-- Start of Material --
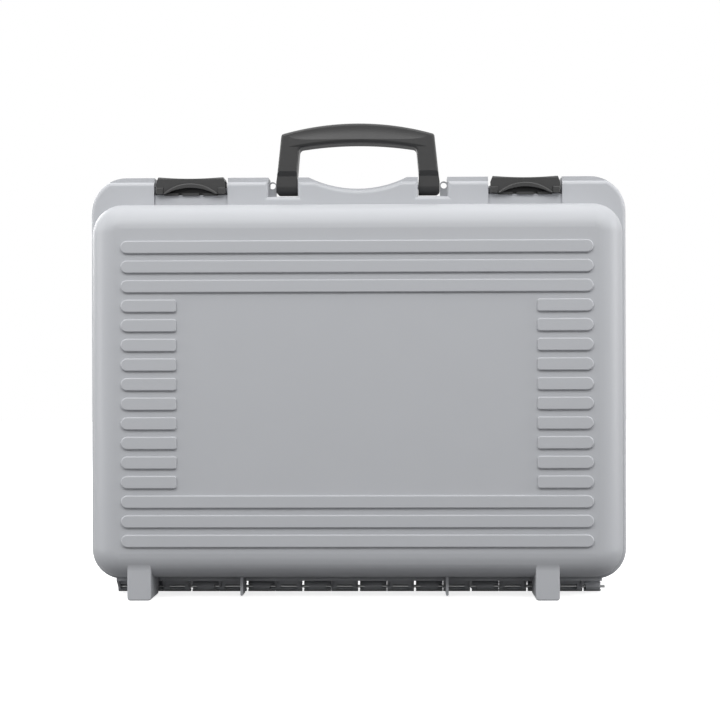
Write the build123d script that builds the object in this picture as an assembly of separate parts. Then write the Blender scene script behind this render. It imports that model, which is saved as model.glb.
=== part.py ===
from build123d import *
from math import cos, radians, tan
import os

# Carry case, in millimetres. X runs along the hinge, the lid faces -Y, +Z is up.
# The origin lies under the middle of the case, on the surface that the feet stand on.

# Case as a whole
case_width = 441.0
rim_bottom = 12.6
rim_top = 344.3
rim_corner_radius = 29.0
rim_low_corner = 25.0
rim_depth = 13.0
rim_edge_round = 3.5
flange_depth = 10.0
flange_rise = 3.6
rim_front_top = rim_top - flange_rise
parting_gap = 0.2
wall = 2.5

# Deep body of each half shell, sized where it leaves the parting plane
rim_side_margin = 5.4
rim_bottom_margin = 3.9
rim_top_margin = 24.6
body_width = case_width - 2 * rim_side_margin
body_bottom = rim_bottom + rim_bottom_margin
body_top = rim_top - rim_top_margin
body_corner_radius = 25.0
body_depth = 53.0
body_edge_round = 21.0
body_draft = 1.0
root_round = 0.6

# Raised bars on the main face
bar_count = 16
bar_long_rows = 3
bar_pitch = 15.65
bar_width = 10.3
bar_height = 2.0
bar_edge_round = 1.0
bar_side_margin = 26.5
bar_top_margin = 36.7
bar_short_length = 44.6
bar_inner_round = 2.0
bar_outer_end = body_width / 2 - bar_side_margin
bar_inner_end = bar_outer_end - bar_short_length

# Pins of the handle
handle_axis_drop = 7.0
handle_axis_z = rim_top - handle_axis_drop
handle_pin_radius = 2.0
pin_recess = 0.5
pin_fit = 0.05

# Handle, from its lugs up to its grip
lug_inner = 50.1
lug_width = 17.6
lug_radius = 7.2
lug_corner = 2.5
lug_shoulder = 3.5
lug_outer = lug_inner + lug_width
lug_shoulder_z = handle_axis_z + lug_shoulder
leg_half_depth = 10.0
leg_outer_step = 0.7
leg_inner_step = 0.4
leg_outer_lean = 3.7
leg_inner_lean = 2.0
leg_low_outer = lug_outer - leg_outer_step
leg_low_inner = lug_inner + leg_inner_step
leg_top_outer = leg_low_outer - leg_outer_lean
leg_top_inner = leg_low_inner - leg_inner_lean
collar_rise = 8.3
collar_height = 4.1
collar_low = handle_axis_z + collar_rise
collar_high = collar_low + collar_height
leg_rise = 42.8
crown_height = 8.9
grip_thickness = 16.3
under_crown_height = 3.9
grip_corner_z = handle_axis_z + leg_rise
grip_top_z = grip_corner_z + crown_height
grip_under_z = grip_top_z - grip_thickness
grip_under_corner_z = grip_under_z - under_crown_height
grip_inner_round = 3.5
grip_outer_round = 2.6
handle_edge_round = 2.0
swell_half_depth = 12.4
swell_half_width = 68.0
swell_height = 11.8
swell_lift = 0.3
swell_edge_round = 2.4
scoop_radius = 19.0

# Pockets that the handle turns in
pocket_inner_gap = 0.5
pocket_outer_gap = 6.2
pocket_floor_gap = 1.7
pocket_inner = lug_inner - pocket_inner_gap
pocket_outer = lug_outer + pocket_outer_gap
pocket_floor = handle_axis_z - lug_radius - pocket_floor_gap

# Bosses beside the pockets, which hold the handle pins
boss_radius = 5.0
boss_length = 7.6
boss_clearance = 0.4
boss_end = 2.4
boss_inner = pocket_inner - boss_length

# Dip in the rim under the fingers
dip_boss_gap = 1.4
dip_half_width = boss_inner - dip_boss_gap
dip_depth = 9.5
dip_step = 1.0

# Seal eye beside each handle lug
eye_radius = 2.6
eye_thickness = 2.0
eye_gap = 0.4
eye_inset = 3.1
eye_rise = 1.0
eye_inner = lug_outer + eye_gap
eye_x = eye_inner + eye_inset
eye_z = handle_axis_z + eye_rise
eye_ring_radius = 3.4

# Hinge
hinge_z = 5.1
hinge_side_margin = 20.1
hinge_half_length = case_width / 2 - hinge_side_margin
hinge_slots = 18
end_knuckle_cut = 8.87
hinge_pitch = 2 * (hinge_half_length + end_knuckle_cut) / hinge_slots
knuckle_gap = 0.8
knuckle_play = 0.2
knuckle_radius = 4.15
rod_radius = 1.2
rod_overhang = 3.6
window_length = 13.2
window_half_height = 2.3
saddle_overlap = 0.6
gusset_thickness = 1.8
gusset_setback = 0.5
rail_drop = 1.6
rail_bottom = rim_bottom - rail_drop
rail_front = 12.0
rail_depth = 3.0
gusset_reach = rail_front - gusset_setback

# Feet and stiffening fins under each half, placed so that those of both halves pass each other
foot_width = 19.2
foot_gap = 3.4
foot_side_margin = 40.2
foot_setback = 3.0
foot_rim_gap = 0.2
foot_front = body_depth - foot_setback
foot_back = rim_depth + foot_rim_gap
foot_corner_round = 2.5
foot_edge_round = 1.2
foot_blend_radius = 12.0
outer_foot = body_width / 2 - foot_side_margin
foot_places = (-outer_foot, outer_foot - foot_width - foot_gap)
fin_width = 2.2
fin_bottom = 1.2
fin_front = 30.0
fin_foot_distance = 80.2
fin_offset = 22.1
fin_end_round = 0.9
outer_fin = outer_foot - fin_foot_distance
fin_places = (-outer_fin, outer_fin - fin_offset)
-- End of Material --
Problem statement: Work out how many lines of the listing above include "which". Answer with the number and nothing more.

Problem solution: 2